Including knocking off every day by 5pm… “Occasionally, we went to 5.30 but generally it gets to 5 and he’s like, ‘I have a life’.” Woody’s civilised working day gave Hall the chance to indulge in her own Barcelona adventure, hanging out in coffee bars and strolling around the city unnoticed, unlike her co-stars Scarlett Johansson and Penélope Cruz, who couldn’t venture outdoors without the accompaniment of hefty bodyguards. Hall is adamant that she’ll never achieve that level of fame, but also admits, “I think I’m in denial.

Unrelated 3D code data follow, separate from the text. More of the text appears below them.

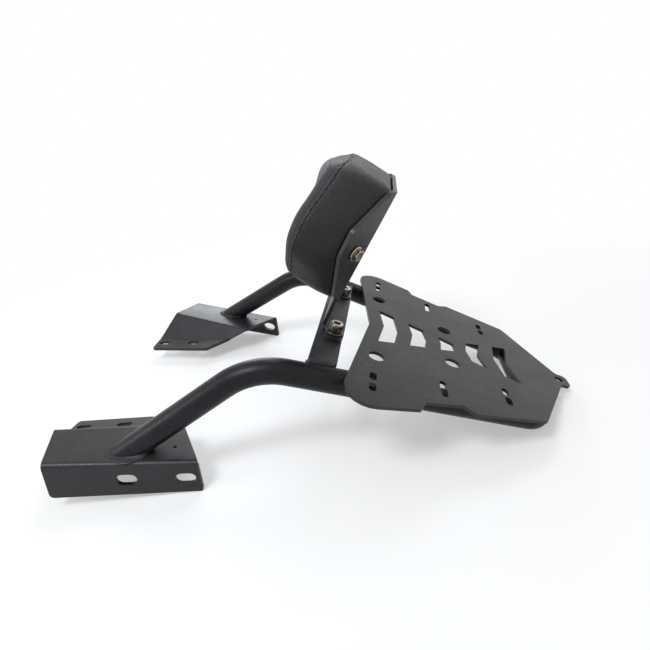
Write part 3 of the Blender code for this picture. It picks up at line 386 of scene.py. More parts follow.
def coat_grain_group():
    """Powder coat: fine orange peel, specks where the powder gathered, and slow mottling."""
    tree, start, place = open_group("coat_grain", {"Peel Scale": 620.0, "Speck Scale": 1250.0})
    peel = scaled_noise(tree, place, start["Peel Scale"], 2.0, 0.5)
    speck = remap(tree, scaled_noise(tree, place, start["Speck Scale"], 2.0, 0.7), 0.5, 0.72)
    mottle = remap(tree, scaled_noise(tree, place, 38.0, 4.0), 0.35, 0.65)
    height = math_node(tree, "ADD", peel, math_node(tree, "MULTIPLY", speck, 0.35))
    return close_group(tree, {"Height": height, "Speck": speck, "Mottle": mottle})


def edge_wear_and_highlight_group():
    """Mask of convex edges, where handling thins and polishes the finish and where the powder coat
    takes a painted edge highlight.
    """
    tree, start, place = open_group("edge_wear_and_highlight", {"Amount": 0.5, "Break Scale": 160.0})
    point = add_node(tree, "ShaderNodeNewGeometry").outputs["Pointiness"]
    edge = remap(tree, point, 0.52, 0.62)
    broken = remap(tree, scaled_noise(tree, place, start["Break Scale"]), 0.4, 0.65, 0.2)
    mask = math_node(tree, "MULTIPLY", edge, broken, start["Amount"], clamp=True)
    return close_group(tree, {"Mask": mask})


def settled_dust_group():
    """Mask of fine dust that lies on faces turned upward."""
    tree, start, place = open_group("settled_dust", {"Amount": 0.3})
    facing = add_node(tree, "ShaderNodeSeparateXYZ")
    normal = add_node(tree, "ShaderNodeNewGeometry").outputs["Normal"]
    tree.links.new(normal, facing.inputs["Vector"])
    upward = remap(tree, facing.outputs["Z"], 0.55, 1.0)
    cloud = remap(tree, scaled_noise(tree, place, 24.0, 5.0), 0.38, 0.7)
    fine = remap(tree, scaled_noise(tree, place, 1400.0, 2.0, 0.7), 0.45, 0.75)
    mask = math_node(tree, "MULTIPLY", upward, cloud, fine, start["Amount"], clamp=True)
    return close_group(tree, {"Mask": mask})


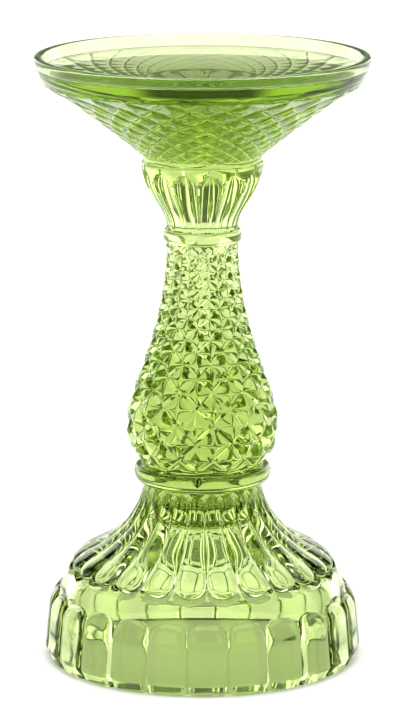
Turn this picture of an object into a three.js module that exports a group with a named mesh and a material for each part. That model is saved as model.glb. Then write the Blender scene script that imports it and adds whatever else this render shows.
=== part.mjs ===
// Footed dish in green pressed glass, the kind that carries a pillar candle.
//
// Seven pieces of glass stand on each other along the Z axis, joined hot:
// a hollow ribbed foot, a rounded flange, a bulb-shaped stem cut with diamonds,
// a small collar, a fluted neck, a thin wafer and the flat dish.
// Units are millimetres, +Z is up, and the origin is the centre of the base.

import * as THREE from 'three';
import { mergeVertices } from 'three/addons/utils/BufferGeometryUtils.js';

// ---- Sizes ----------------------------------------------------------------

const bondGap = 0.3;            // clearance between two pieces that are joined

// Foot: a hollow bell with an arched skirt below and gadroon ribs above.
const footHeight = 73.6;
const footRadius = 65.2;
const edgeBevel = 3;            // the skirt turns in to the ring that it stands on
const standRingWidth = 6;
const bandHeight = 6;           // plain band under the arched panels
const skirtLean = 1.5;          // the panels lean in from the band to the arches
const panelTop = 29;            // crown of the arches
const archRise = 6.5;           // from the springing of an arch to its crown
const panelStep = 1.2;          // how far a panel stands out of the bell
const panelScallop = 0.9;       // depth of the hollow line between two panels
const shoulderInset = 10;       // from the widest line of the foot in to the ribs' ends
const shoulderRise = 8;         // from the arches up to the ribs' ends
const flankInset = 7;           // from the ribs' ends in to where they turn up to the throat
const flankRise = 8;
const ribRelief = 0.45;         // valley depth as a share of half a rib's width
const ribStart = 5;             // length over which a valley deepens above a rib's end
const ribFade = 4;              // length over which a rib dies out under the flange
const ribCount = 24;
const throatRadius = 24.6;      // top of the foot
const footWall = 7;
const crownThickness = 16.6;    // solid glass over the hollow of the foot

// Flange: the rounded disc between the foot and the stem.
const flangeHeight = 7.6;
const flangeOverhang = 3.6;     // how far it stands out over the throat of the foot

// Stem: a long bulb, cut all over with four-sided points.
const stemHeight = 92;
const stemInset = 4.6;          // from the flange's edge in to the stem's foot
const stemBelly = 7.9;          // how far the bulb swells past the stem's foot
const stemBellyRise = 16.5;     // height of the widest line above the stem's foot
const stemTopRadius = 14.6;
const stemDiamondStart = 1.9;   // plain edge under the first row of points
const stemDiamonds = 12;        // points in one ring
const stemDiamondRows = 19;     // half rows, from the foot to the top
const stemCut = 0.28;           // groove depth as a share of half a diamond's width

// Collar: the small rounded ring under the neck.
const collarHeight = 5.2;
const collarProud = 1.5;        // how far it stands out of the stem and neck

// Neck: a waisted piece with hollow flutes that end in round arches.
const neckHeight = 27.3;
const neckTopRadius = 25;
const neckTopBand = 3;          // plain band over the flutes
const fluteCount = 14;
const fluteDepth = 2.2;         // at the top; a flute grows shallower down the waist

// Wafer: the thin disc of glass that holds the dish to the neck.
const waferHeight = 2.2;
const waferInset = 0.7;

// Dish: a flat recessed floor, a plain rim band and a diamond-cut underside.
const coneHeight = 29.5;
const rimHeight = 10.8;
const rimRadius = 68.2;
const rimFlare = 4;             // how far the rim band stands out over the cone
const lipWidth = 3.9;
const lipRound = 0.9;
const wellDepth = 4.4;
const dishDiamonds = 24;        // points in one ring
const dishDiamondRows = 11;     // half rows, from the neck to the rim band
const dishCut = 0.28;

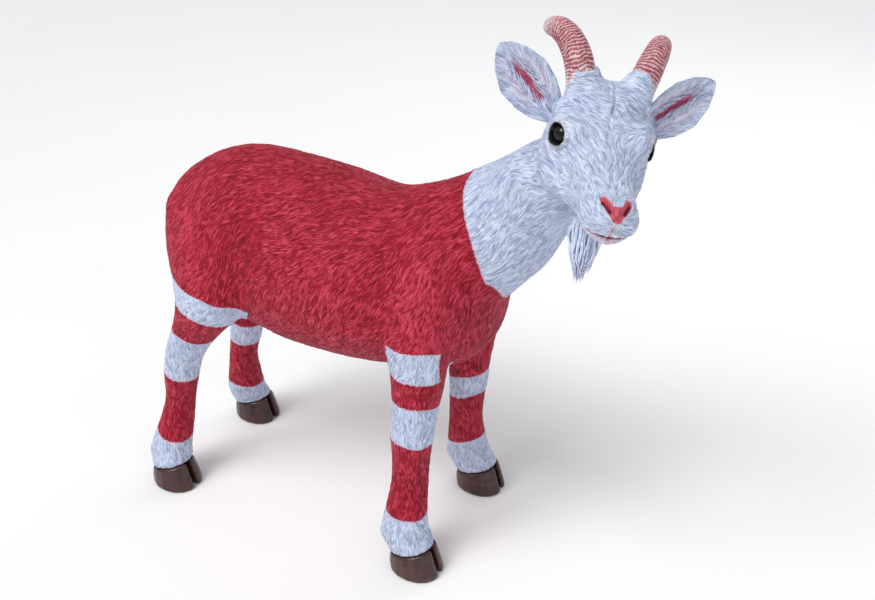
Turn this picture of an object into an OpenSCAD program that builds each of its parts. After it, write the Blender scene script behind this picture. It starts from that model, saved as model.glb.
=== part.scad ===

I keep believing, meh, it’s not going to happen, or if it does, it won’t matter – I’ll just carry on exactly the same.”

One deliberate step in Hall’s fame-avoidance strategy was taking herself off the film market precisely at her most covetable. “Doing the Bridge project just after Vicky Cristina came out was perfect timing for me. So often you see these actors who have great opportunities where they’re given a lot of exposure, like I am in that film, and then you find yourself on an uncontrollable merry-go-round where you get wildly overexposed and your moment becomes a moment as opposed to a career. I just decided that I was going to make myself unavailable to go out to parties – I’d do theatre for a year rather than get any more famous!”

She is, however, thrilled at the prospect of working with Affleck, even if she only has one day’s rest between her final stage performance and catching a flight to Boston for the shoot. An adaptation of Chuck Hogan’s heist novel Prince Of Thieves, Affleck’s second directing effort promises a high-stakes love triangle between Ben’s robber-man, Mad Men’s Jon Hamm and Hall, who will play... a bank manager. “It’s a different sort of role for me,” she admits. At least she won’t need to worry it’s going to bolster her reputation for only playing fiercely intelligent women. “What are you saying?” Hall laughs. “Bank managers can be suffragettes too!”